● WHAT IS EXPECTED
Tally every line of the material that includes "object", then give the tally and nothing else.

··· ENTRIES

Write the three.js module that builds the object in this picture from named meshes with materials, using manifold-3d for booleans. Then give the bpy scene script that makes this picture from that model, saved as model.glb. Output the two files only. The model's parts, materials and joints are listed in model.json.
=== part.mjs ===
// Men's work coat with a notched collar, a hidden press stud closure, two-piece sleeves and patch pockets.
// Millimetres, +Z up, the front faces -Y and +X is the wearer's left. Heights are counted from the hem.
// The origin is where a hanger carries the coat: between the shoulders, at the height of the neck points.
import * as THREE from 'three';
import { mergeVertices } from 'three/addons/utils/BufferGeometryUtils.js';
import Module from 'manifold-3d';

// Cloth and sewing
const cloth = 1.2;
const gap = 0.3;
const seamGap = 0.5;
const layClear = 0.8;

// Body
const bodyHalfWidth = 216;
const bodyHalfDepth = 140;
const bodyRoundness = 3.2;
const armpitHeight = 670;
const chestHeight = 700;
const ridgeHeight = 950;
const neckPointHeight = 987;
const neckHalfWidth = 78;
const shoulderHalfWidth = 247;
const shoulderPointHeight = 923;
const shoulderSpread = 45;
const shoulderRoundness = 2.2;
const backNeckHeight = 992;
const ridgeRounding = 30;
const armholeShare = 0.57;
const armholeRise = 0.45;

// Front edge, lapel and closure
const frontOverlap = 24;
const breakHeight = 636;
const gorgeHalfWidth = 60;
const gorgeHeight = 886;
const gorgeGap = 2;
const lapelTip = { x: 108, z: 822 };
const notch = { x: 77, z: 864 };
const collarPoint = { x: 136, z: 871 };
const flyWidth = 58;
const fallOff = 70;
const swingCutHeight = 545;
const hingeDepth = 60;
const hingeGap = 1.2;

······
··· ENTRIES

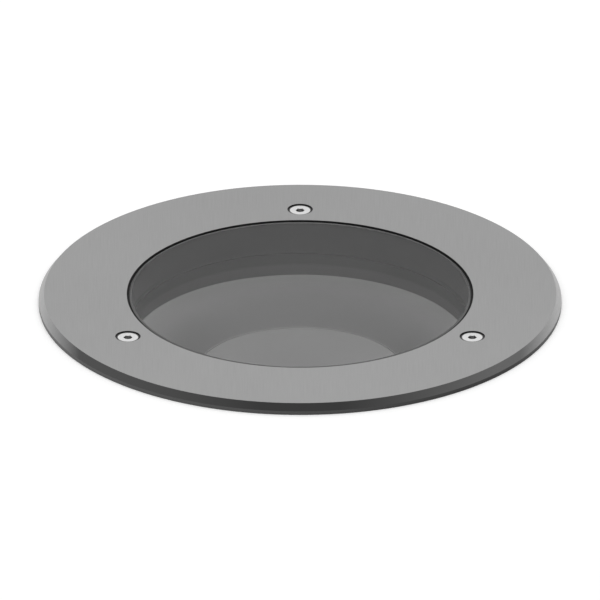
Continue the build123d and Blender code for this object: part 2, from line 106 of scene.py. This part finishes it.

······

● ANSWER
2